I have a box of interesting items found in vintage pockets and purses. I’ve never found the elusive hundred dollar bill or diamond ring, but there have been lots of tickets, invitations, candies, notes and handkerchiefs...even a citation for prostitution! 

Last week, I found these in the pocket of a beautiful 1970s Pendleton coat—


The date on that lower right coupon? 1979. (Just for fun, I tried to use the coupon at my local Fred Meyer yesterday, and raised a minor ruckus!)

 

Just a few weeks before I came upon this groovy bag—


If you look very carefully, you can see dated signatures on it. I’m picturing the end of a high school year and friends signing each other’s yearbooks—only in this case, it was her bag.

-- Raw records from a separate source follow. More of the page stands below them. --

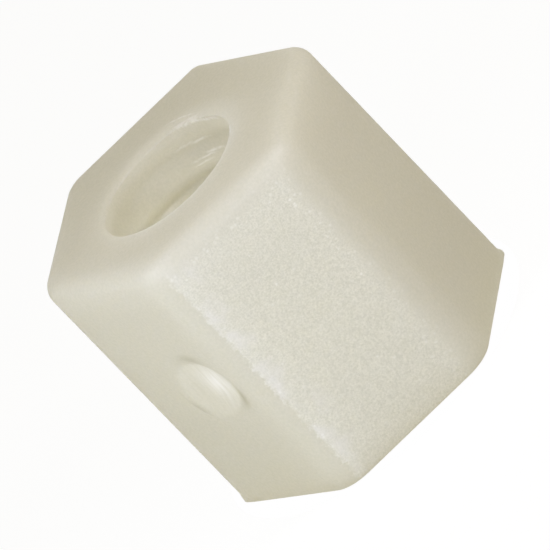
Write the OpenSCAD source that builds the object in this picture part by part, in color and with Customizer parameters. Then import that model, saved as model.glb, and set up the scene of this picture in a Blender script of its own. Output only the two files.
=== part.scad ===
// Hexagonal threaded standoff, moulded in natural nylon, female at both ends.
// It stands on the end that carries the mould flash, with the rounded end up.
// The hexagon has corners on +X and -X and flats on +Y and -Y.

/* [Body] */
// Width across the flats
across_flats = 6.35; // [6:0.05:10]
// Length between the two end faces
standoff_length = 6.35; // [4:0.05:25]
// Radius of the six long edges
side_edge_r = 0.8; // [0.5:0.05:1]
// Radius of the edge round the upper end
end_edge_r = 0.35; // [0.1:0.05:0.45]

/* [Threaded hole] */
// Diameter across the thread crests
thread_minor_d = 2.75; // [2.2:0.05:2.9]
// Diameter at the thread roots
thread_major_d = 3.505; // [3:0.005:3.7]
// Depth of the shallow dish round each mouth
mouth_depth = 0.1; // [0.05:0.01:0.3]
// Width that the dish leaves round the thread roots
mouth_margin = 0.04; // [0.02:0.01:0.1]

/* [Gate mark] */
// Diameter of the dished mark where the gate broke off
gate_d = 1.65; // [1:0.05:2]
// Depth of the dished mark
gate_depth = 0.12; // [0.05:0.01:0.3]
// Height of the middle of the mark above the lower end
gate_height = 3.1; // [1.2:0.05:3.1]
// Distance of the mark from the middle of its face
gate_offset = 0.4; // [0:0.05:0.5]
// Side face that the mark is on, counted from the one at 30 degrees
gate_face = 3; // [0:1:5]

/* [Mould flash] */
// How far the flash stands out from the two long edges that the mould parts on
flash_reach = 0.06; // [0.02:0.01:0.1]
// Height of the flash above the lower end
flash_height = 0.15; // [0.05:0.01:0.4]

/* [Hidden] */
$fn = 96;
sides = 6;
side_angle = 360 / sides;
half_side = side_angle / 2;
natural_nylon = "#d8d5c6";
// A cut runs this far past a surface that it opens
overcut = 1;
// The long edges stand proud of the flats by this much, so that their surfaces cross
blend = 0.005;
// The block is made too long by this much, and then faced off
facing = 0.005;
block_h = standoff_length + facing;
// The middles of the six corner radii stand on a smaller hexagon inside the body
core_corner_r = (across_flats / 2 - side_edge_r) / cos(half_side);
mouth_d = thread_major_d + 2 * mouth_margin;
// Sphere that leaves a mark of the named diameter and depth
gate_sphere_r = (pow(gate_d / 2, 2) + pow(gate_depth, 2)) / (2 * gate_depth);
gate_angle = half_side + gate_face * side_angle;

// Half of an upright outline, from the axis out to reach, with its upper corner rolled over
module half_outline(reach, height) {
    square([reach, height - end_edge_r]);
    square([reach - end_edge_r, height]);
    translate([reach - end_edge_r, height - end_edge_r])
        intersection() {
            circle(r = end_edge_r);
            square(2 * end_edge_r);
        }
}

// One pair of opposite flats
module flat_pair() {
    rotate([90, 0, 0])
        linear_extrude(height = core_corner_r, center = true) {
            half_outline(across_flats / 2, block_h);
            mirror([1, 0])
                half_outline(across_flats / 2, block_h);
        }
}

// One rounded long edge
module long_edge() {
    translate([core_corner_r, 0, 0])
        rotate_extrude()
            half_outline(side_edge_r + blend, block_h + blend);
}

module hex_block() {
    for (side = [0 : sides - 1])
        rotate([0, 0, side * side_angle])
            long_edge();
    for (side = [0 : sides / 2 - 1])
        rotate([0, 0, side * side_angle + half_side])
            flat_pair();
}

// Lip at the foot of a long edge, where nylon crept between the halves of the mould
module flash_lip() {
    translate([core_corner_r, 0, 0])
        cylinder(r = side_edge_r + flash_reach, h = flash_height);
}

module end_facing() {
    translate([0, 0, standoff_length])
        cylinder(r = across_flats, h = overcut);
}

module threaded_hole() {
    translate([0, 0, -overcut])
        cylinder(d = thread_minor_d, h = standoff_length + 2 * overcut);
    mouth_dish();
    translate([0, 0, standoff_length])
        mirror([0, 0, 1])
            mouth_dish();
}

// Shallow dish that leads the screw into the thread, at the lower mouth
module mouth_dish() {
    cylinder(d1 = mouth_d, d2 = thread_minor_d, h = mouth_depth);
}

module gate_mark() {
    rotate([0, 0, gate_angle])
        translate([across_flats / 2 - gate_depth + gate_sphere_r, gate_offset, gate_height])
            sphere(r = gate_sphere_r);
}

module standoff_body() {
    color(natural_nylon)
        difference() {
            union() {
                hex_block();
                flash_lip();
                mirror([1, 0, 0])
                    flash_lip();
            }
            end_facing();
            threaded_hole();
            gate_mark();
        }
}

standoff_body();
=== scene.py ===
"""Hexagonal threaded standoff, moulded in natural nylon, standing on its sharp-edged end.

One skin is wrapped right round the part: up the threaded hole, over the rounded end, down the
six sides, under the foot and back into the hole. Lengths are in millimetres, and are turned into
metres where the mesh is made. The hexagon has corners on +X and -X, the grained side faces -Y,
and the gate mark is on the next side round, at 210 degrees.
"""
import math

import bpy
import numpy as np
from mathutils import Matrix, Vector


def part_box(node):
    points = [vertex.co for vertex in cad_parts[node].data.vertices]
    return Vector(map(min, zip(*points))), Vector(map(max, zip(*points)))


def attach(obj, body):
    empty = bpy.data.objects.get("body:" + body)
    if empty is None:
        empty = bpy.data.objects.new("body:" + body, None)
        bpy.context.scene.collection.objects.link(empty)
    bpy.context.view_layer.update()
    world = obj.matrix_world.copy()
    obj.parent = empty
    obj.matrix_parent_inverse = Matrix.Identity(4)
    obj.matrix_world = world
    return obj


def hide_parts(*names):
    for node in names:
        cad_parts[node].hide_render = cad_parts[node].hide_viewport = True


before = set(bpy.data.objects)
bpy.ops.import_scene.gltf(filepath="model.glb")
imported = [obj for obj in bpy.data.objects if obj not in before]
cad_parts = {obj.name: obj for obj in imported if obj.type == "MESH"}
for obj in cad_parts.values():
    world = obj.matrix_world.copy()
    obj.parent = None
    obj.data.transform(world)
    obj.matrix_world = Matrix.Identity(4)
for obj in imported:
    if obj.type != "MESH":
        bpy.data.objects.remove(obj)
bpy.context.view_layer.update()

MM = 0.001
SIDES = 6
SIDE_ANGLE = 360 / SIDES
HALF_SIDE = SIDE_ANGLE / 2

# Body
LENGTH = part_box("standoff_body")[1].z / MM
ACROSS_FLATS = 6.35
DRAFT = 0.007           # the foot is wider than the rounded end by this share of the width
SIDE_EDGE_R = [0.8, 0.4, 0.65, 0.8, 0.8, 0.8]     # long edges, from +X round
END_EDGE_R = 0.35
FOOT_EDGE_R = 0.015

# Thread, right-handed, 32 turns to the inch
PITCH = 25.4 / 32
ROOT_R = 3.505 / 2
CREST_R = 2.75 / 2
ROOT_FLAT = PITCH / 8
FLANK = (ROOT_R - CREST_R) * math.tan(math.radians(30))
THREAD_SOFTNESS = 0.12   # how far each corner of the thread's section is rounded back
ROUNDED_SHARE = 0.45     # the most of one of the section's sides that goes into one corner
THREAD_START = 55        # degrees round from +X where a crest's upper edge meets the upper mouth

# The mouths have a small lip. Round one part of the upper mouth it is worn, so that it is rounder,
# deeper and wider there
LIP_DEPTH = 0.03
LIP_WIDTH = 0.15
WORN_DEPTH = 0.07
WORN_WIDTH = 0.2
WORN_WAY = 142           # the middle of the worn part, in degrees
WORN_REACH = (80, 45)    # degrees from that middle where the wear begins and where it is full

# The upper mouth was shaped by a plain ring, off the axis, in which the thread fades in
RING_R = 1.6
RING_OFF = 0.25          # from the axis to the ring's middle
RING_WAY = 220           # which way that is, in degrees
RING_DEPTH = 2.7         # where the thread has its full height, below the upper mouth

# Painted highlights, whitened lines along the thread where its crests catch the light: depth below
# the upper mouth at +X, the middle in degrees, half the length in degrees, half the width, and strength
PAINTED_THREAD_HIGHLIGHTS = [
    (0.15, 42, 34, 0.065, 1.0),
    (0.62, 72, 13, 0.04, 0.6),
    (0.65, 56, 13, 0.045, 0.8),
    (0.95, 50, 13, 0.045, 0.8),
    (1.01, 63, 16, 0.035, 0.7),
    (1.12, 67, 12, 0.035, 0.6),
]
# Painted highlights on the end face round the mouth: distance from the axis, middle in degrees,
# half length in degrees, how much further out it goes with each degree, half the width, and strength
PAINTED_FACE_HIGHLIGHTS = [(1.66, 61, 17, 0.0074, 0.04, 0.7), (1.52, -29, 8, -0.005, 0.04, 0.7)]
HIGHLIGHT_WANDER = 0.015     # how far any painted highlight strays from its line
HIGHLIGHTED_DEPTH = 2.0      # none is deeper below the upper mouth than this

# Gate mark, on the side whose middle is at 210 degrees
GATE_SIDE = 3
GATE_R = 1.65 / 2
GATE_DEPTH = 0.12
GATE_HEIGHT = 3.12
GATE_ALONG = 0.4         # from the side's middle towards the grained side
TORN_R = 0.72            # the torn floor of the mark, inside its steep upper edge
TORN_WAY = 35            # that edge's way from the mark's middle, in degrees
TORN_SPREAD = (-0.3, 0.5)    # cosines of the angle from there, where it begins and is full
GATE_FLOOR_R = TORN_R - 0.1
GATE_WALL_R = 0.97
GATE_LIP = 0.03          # ridge along its lower edge
GATE_LIP_R = GATE_R * 0.95
GATE_LIP_WIDTH = 0.07
GATE_LIP_WAY = 205
GATE_LIP_SPREAD = (0.3, 0.8)
# Nylon turns white where it tears, so the mark's floor is whitened all over. Its whitest spot is a
# painted highlight, where the steep upper edge of the mark catches the light
WHITE_EDGE = (TORN_R + 0.03, TORN_R - 0.05)    # where the torn floor's white ends and is full
TORN_WHITE = 0.2         # how white the torn floor is all over, where 1 is the whitest
PAINTED_HIGHLIGHT_AT = (0.3, 0.1)     # where it is whitest, along the side and up, from the mark's middle
PAINTED_HIGHLIGHT_SPREAD = (0.32, 0.45)

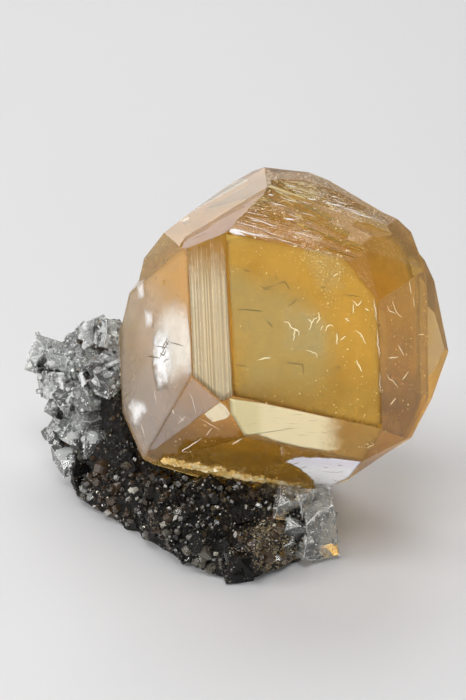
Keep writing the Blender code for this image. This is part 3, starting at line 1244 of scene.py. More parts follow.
@dataclass(frozen=True)
class BrokenTop:
    """The splintered face on top of the golden crystal, with ledges along lines of equal c + slant g.

    g runs along the edge that it shares with the broad right face, c square to it in the face, in mm.
    """

    axes: CrystalAxes
    seed: int = 23
    rise: float = 0.04
    slant: float = 0.12
    calm: float = 0.18
    roughness: float = 0.08
    grid: tuple[int, int] = (110, 180)
    g_ends: Span = (-19.0, 19.0)
    c_ends: Span = (-20.0, 8.0)
    border_lift: float = 1.5
    peak: Spot = (0.0, -6.0, 5.0)
    ribbon_steps: int = 14
    ribbon_sides: int = 6
    ribbon_half_height: float = 0.025
    wide_ribbon: float = 0.1
    left_from: float = 8.0
    clearance: float = 0.15
    shift: float = 0.25

    def placed(self, local: Array) -> Array:
        """Rows of g, c and height as places in the specimen's axes, mm."""
        plane, right = (FacePlane.of(self.axes, name) for name in ("broken top", "broad right"))
        return plane.middle + local @ np.stack([*plane.edge(right), plane.out], axis=1).T

    def height(self, g: Array, c: Array) -> Array:
        """How high the splintered surface lies above the face's plane, mm; it is always negative.

        It is -rise - size (the sum of the three sizes of ledges) - roughness n, with n smooth noise. Size
        is noise of its own that leaves flat tongues. It is full at the left end, where g is large, and
        along the ridge, where c is below -12, and goes down to calm, about a fifth, elsewhere.

        Args:
            g: places along the grain, mm.
            c: places across it, mm.

        Returns:
            One height a place.
        """
        q = c + self.slant * g
        fields = [Lattice(self.seed + k) for k in range(4)]
        where = np.maximum(np.clip((g + 1) / 10, self.calm, 1.0), np.clip((-c - 8.5) / 4, self.calm, 1.0))
        size = np.clip(2.8 * fields[3].at(g * 0.10 + 7, q * 0.30 + 3) - 1.15, 0.0, 1.0) * where
        ledges = 0.0
        for row, noise in zip(LEDGE_SIZES, fields):
            sway = row.sway * noise.at(g * row.scales[0] + LATTICE_START, q * row.scales[1] + LATTICE_START)
            ledges = ledges + row.share * np.mod(row.pitch * q + sway, 1.0) ** row.power
        return -self.rise - size * ledges - self.roughness * fields[1].at(g * 0.3, q * 0.4)

    def at(self, g: Array, c: Array, lift: object = 0.0) -> Array:
        """Points on the splintered surface, or above it by lift."""
        return self.placed(np.stack([g, c, self.height(g, c) + lift], axis=-1))

    def slab(self) -> Shape:
        """What is missing above the face: a slab whose lower side is the splintered surface.

        The outermost row of the grid is raised clear of the crystal and closed by a fan to one point.

        Returns:
            The slab's corners, mm, and triangles.
        """
        g, c = np.meshgrid(np.linspace(*self.g_ends, self.grid[0]), np.linspace(*self.c_ends, self.grid[1]),
                           indexing="ij")
        height = self.height(g, c)
        height[[0, -1], :] = self.border_lift
        height[:, [0, -1]] = self.border_lift
        k = np.arange(g.size).reshape(g.shape)
        sheet = np.stack([k[:-1, :-1], k[:-1, 1:], k[1:, 1:], k[1:, :-1]], axis=-1).reshape(-1, 4)
        loop = np.concatenate([k[0, :-1], k[:-1, -1], k[-1, :0:-1], k[:0:-1, 0]])
        fan = np.stack([np.full(len(loop), g.size), np.roll(loop, -1), loop], axis=1)
        corners = np.vstack([np.stack([g, c, height], axis=-1).reshape(-1, 3), [self.peak]])
        return self.placed(corners), np.vstack([triangles(sheet), fan])

    def streaks(self, count: int, rows: list[tuple[float, float, float, float]]) -> Shape:
        """Thin ribbons that lie on the splintered surface along its ledges.

        A ribbon of length l and half-width w follows c = c0 - slant (g - g0) + a bow and a slight wobble;
        its cross-section is a flat oval of half-width w sin(pi t^1.4)^0.8. The wide ones near the left end
        are moved in until they clear the border. Ribbons that would leave the face are left out.

        Args:
            count: how many ribbons are scattered at random.
            rows: further ribbons as g0, c0, length and half-width.

        Returns:
            Their corners, mm, and triangles.
        """
        rng = np.random.default_rng(self.seed + 5)
        strewn = np.stack([rng.uniform(-13.0, 12.5, count), 3.5 - 20.0 * rng.random(count) ** 0.9,
                           rng.uniform(0.4, 2.6, count), rng.uniform(0.02, 0.08, count)], axis=1)
        hull = Hull.of(self.axes)
        around = np.linspace(0.0, 2 * math.pi, self.ribbon_sides, endpoint=False)
        t = np.linspace(0.0, 1.0, self.ribbon_steps + 2)
        shapes = []
        for g0, c0, length, half in np.vstack([strewn, np.array(rows)]):
            if half >= self.wide_ribbon and g0 > self.left_from:
                tips = self.at(g0 + np.array([-0.5, 0.5]) * length, np.full(2, c0))
                g0 -= self.shift * np.ceil(max(0.0, self.clearance - hull.depth(tips).min()) / self.shift)
            g = g0 + (t - 0.5) * length
            bow = rng.normal(0, 0.25) * (t - 0.5) ** 2 * length
            c = c0 - self.slant * (g - g0) + bow + 0.04 * rng.normal(size=len(t)).cumsum()
            if hull.depth(self.at(g, c)).min() < 0.0:
                continue
            wide = half * np.sin(math.pi * t[1:-1] ** 1.4) ** 0.8
            ring_c = c[1:-1, None] + wide[:, None] * np.cos(around)
            ring_g = np.repeat(g[1:-1, None], self.ribbon_sides, axis=1)
            rings = self.at(ring_g, ring_c, self.ribbon_half_height * np.sin(around)[None, :])
            shapes.append(closed_strip(rings, self.at(g[[0, -1]], c[[0, -1]])))
        return joined_shapes(shapes)


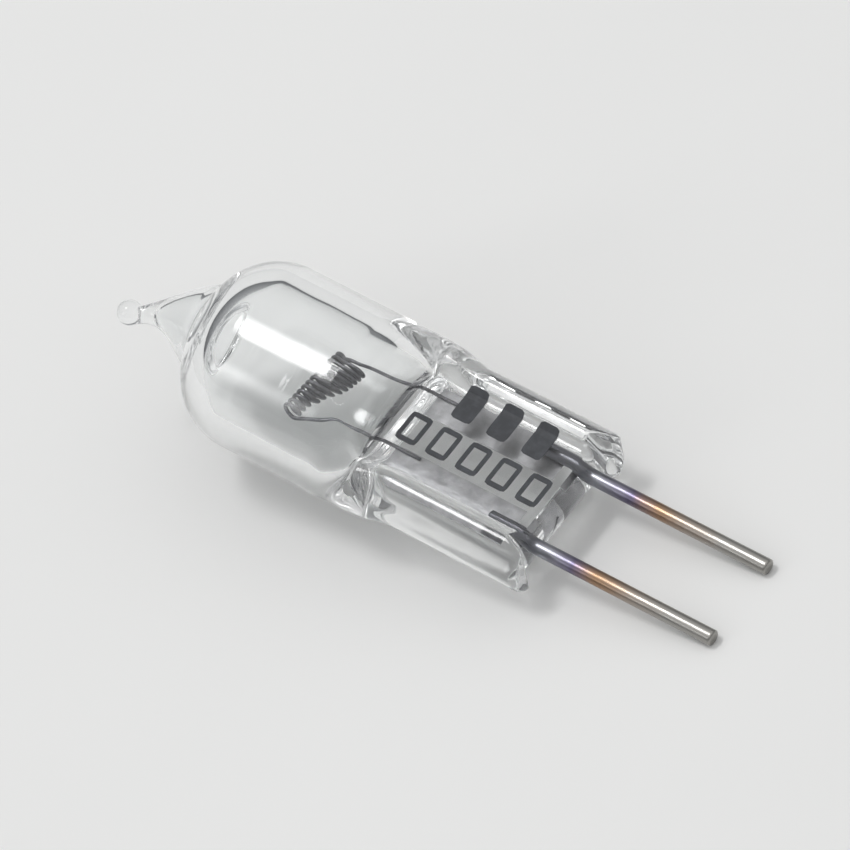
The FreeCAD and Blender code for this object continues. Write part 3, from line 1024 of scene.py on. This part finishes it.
class LAMP_OT_stage(LampOperator):
    """Sets the floor, the studio light and the camera"""

    bl_idname = "lamp.make_stage"
    bl_label = "Make stage"

    def floor(self, stage, material):
        bm = bmesh.new()
        bmesh.ops.create_grid(bm, x_segments=1, y_segments=1, size=stage.floor_size / 2)
        mesh = bpy.data.meshes.new("floor")
        bm.to_mesh(mesh)
        bm.free()
        mesh.materials.append(material)
        board = bpy.data.objects.new("floor", mesh)
        bpy.context.collection.objects.link(board)

    def camera(self, stage):
        """A camera that looks at the lamp from where the photograph does"""
        back = CAMERA_RIGHT.cross(CAMERA_UP).normalized()
        up = back.cross(CAMERA_RIGHT).normalized()
        data = bpy.data.cameras.new("camera")
        data.sensor_width = SENSOR_WIDTH
        data.lens = SENSOR_WIDTH * stage.camera_distance / stage.view_width
        data.clip_start = stage.camera_distance / 10
        camera = bpy.data.objects.new("camera", data)
        bpy.context.collection.objects.link(camera)
        turn = Matrix((CAMERA_RIGHT.normalized(), up, back)).transposed().to_4x4()
        camera.matrix_world = Matrix.Translation(self.aim + back * stage.camera_distance) @ turn
        return camera

    def light(self, name, direction, distance, size, power):
        """A soft light that faces the lamp; its size runs across the lamp first, then along it"""
        data = bpy.data.lights.new(name, "AREA")
        data.shape = "RECTANGLE"
        data.size, data.size_y = size
        data.energy = power
        soften(data)
        light = bpy.data.objects.new(name, data)
        bpy.context.collection.objects.link(light)
        toward = direction.normalized()
        across = Vector((0, 1, 0)).cross(toward).cross(toward).normalized()
        turn = Matrix((across, toward.cross(across), toward)).transposed().to_4x4()
        light.matrix_world = Matrix.Translation(self.aim + toward * distance) @ turn

    def execute(self, context):
        scene = context.scene
        stage = scene.lamp_stage
        low, high = CAD_BOX
        self.aim = (low + high) / 2
        self.floor(stage, pale_floor(scene.lamp_colours))
        scene.camera = self.camera(stage)
        key_size = (stage.key_width, stage.key_length)
        self.light("key_light", KEY_DIRECTION, stage.key_distance, key_size, stage.key_power)
        rim_size = (stage.rim_width, stage.rim_length)
        self.light("rim_light", RIM_DIRECTION, stage.rim_distance, rim_size, stage.rim_power)
        scene.world = studio(scene.lamp_colours, stage.surround)
        scene.view_settings.view_transform = "Standard"
        scene.cycles.max_bounces = LIGHT_BOUNCES
        scene.cycles.transmission_bounces = LIGHT_BOUNCES
        scene.cycles.glossy_bounces = LIGHT_BOUNCES
        return {"FINISHED"}


class LAMP_PT_panel(bpy.types.Panel):
    """Lists the lamp's sizes, colours and operators"""

    bl_idname = "LAMP_PT_panel"
    bl_label = "Quartz lamp"
    bl_space_type = "VIEW_3D"
    bl_region_type = "UI"
    bl_category = "Lamp"

    def draw(self, context):
        for name, group in SETTINGS.items():
            box = self.layout.box()
            for key in group.__annotations__:
                box.prop(getattr(context.scene, name), key)
        for operator in OPERATORS:
            self.layout.operator(operator.bl_idname)


OPERATORS = (LAMP_OT_glass, LAMP_OT_filament, LAMP_OT_pins, LAMP_OT_foils, LAMP_OT_print, LAMP_OT_stage)


def register():
    for group in SETTINGS.values():
        bpy.utils.register_class(group)
    for name, group in SETTINGS.items():
        setattr(bpy.types.Scene, name, bpy.props.PointerProperty(type=group))
    for item in OPERATORS + (LAMP_PT_panel,):
        bpy.utils.register_class(item)


def unregister():
    for item in reversed(OPERATORS + (LAMP_PT_panel,)):
        bpy.utils.unregister_class(item)
    for name in SETTINGS:
        delattr(bpy.types.Scene, name)
    for group in SETTINGS.values():
        bpy.utils.unregister_class(group)


def main():
    register()
    bpy.ops.lamp.make_glass()
    bpy.ops.lamp.make_filament()
    bpy.ops.lamp.make_pins()
    bpy.ops.lamp.finish_foils()
    bpy.ops.lamp.make_print()
    bpy.ops.lamp.make_stage()


if __name__ == "__main__":
    main()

This dress (in my Etsy shop), came with a note attached—




As did this hat—




This linen clutch bag is a veritable time capsule, with its contents dating from 1940 and 41. 



I wish all vintage pieces had a date somewhere on or with them!

Two vintage labels I have found to have dates at least during some years of their history are B.H. Wragge—

    

and Marimekko— 



Union labels help with dating. Check out the Vintage Fashion Guild’s ILGWU page for photos of the labels used and their dates. I recently ran across the Cornell University ILR School webpage with even more detail on union labels and dating.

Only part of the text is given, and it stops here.